The first novel, When the Wind Blows, is the more uncanny of the two. It begins with Frannie’s damaged private life and then opens outward into something far stranger once she encounters Max, a winged girl fleeing the people who made her. The book’s suspense depends less on solving a neat mystery than on uncovering the scale of the crime and deciding what responsibility survival now demands. Patterson gives the novel a feverish emotional charge by letting tenderness and horror sit close together. Max and the other engineered children are not treated as abstract “experiments.” They are the human core of the story, which is what keeps the novel from becoming cold science fiction.

The Lake House continues that story rather than resetting it. Publisher and reference pages describe it as following the same group of extraordinary children, with Frannie O’Neill again deeply involved in protecting them. The sequel broadens the stakes and leans further into pursuit, survival, and the cost of remaining visible in a world that would rather control or erase what should never have been created in the first place. If the first book is built around revelation, the second is more about consequence. That progression is one reason the pair reads best as a true two-book arc instead of two loosely related thrillers.
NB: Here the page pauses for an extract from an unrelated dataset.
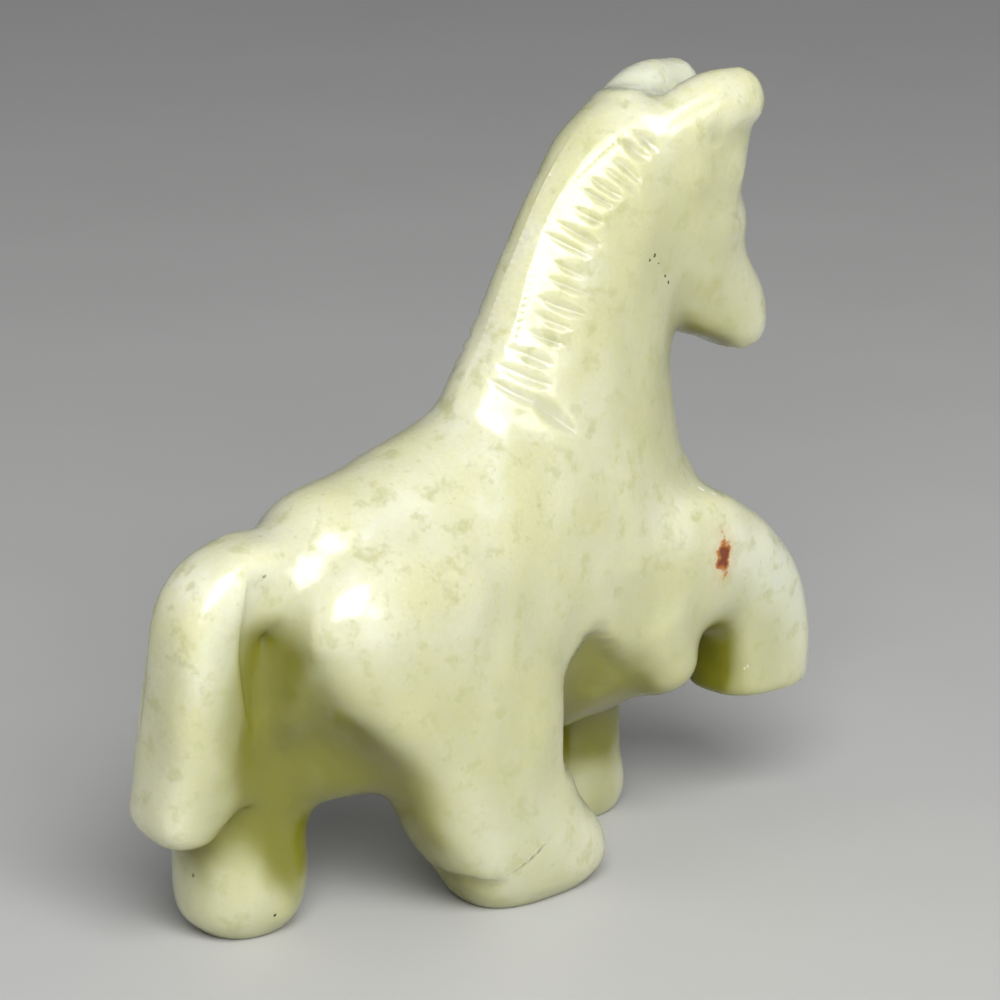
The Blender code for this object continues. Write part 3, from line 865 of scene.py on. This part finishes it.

What makes this duology stand out within Patterson’s larger body of work is tone. It is more mournful and morally haunted than many of his faster, franchise-driven series. The usual Patterson pace is still there, but the books linger in a different emotional register. They are interested in parental feeling, bodily vulnerability, and the unnatural collision between innocence and laboratory violence. Even the love story elements feel more fragile and bruised than triumphant. This is part of why the books stayed memorable enough to inspire later related work. Patterson’s own series materials connect When the Wind Blows to the later Maximum Ride line, and broader reference sources note that the duology served as the inspiration for that younger-skewing series, though the two are not simply the same story in another format.

Read together, the When the Wind Blows books are best understood as a concentrated Patterson experiment in blending thriller momentum with speculative dread and emotional pathos. They are not sprawling, and they do not need to be. Their force comes from the uneasy beauty of the central image, children with wings trapped inside a story about cruelty, secrecy, and the stubborn instinct to protect what remains human.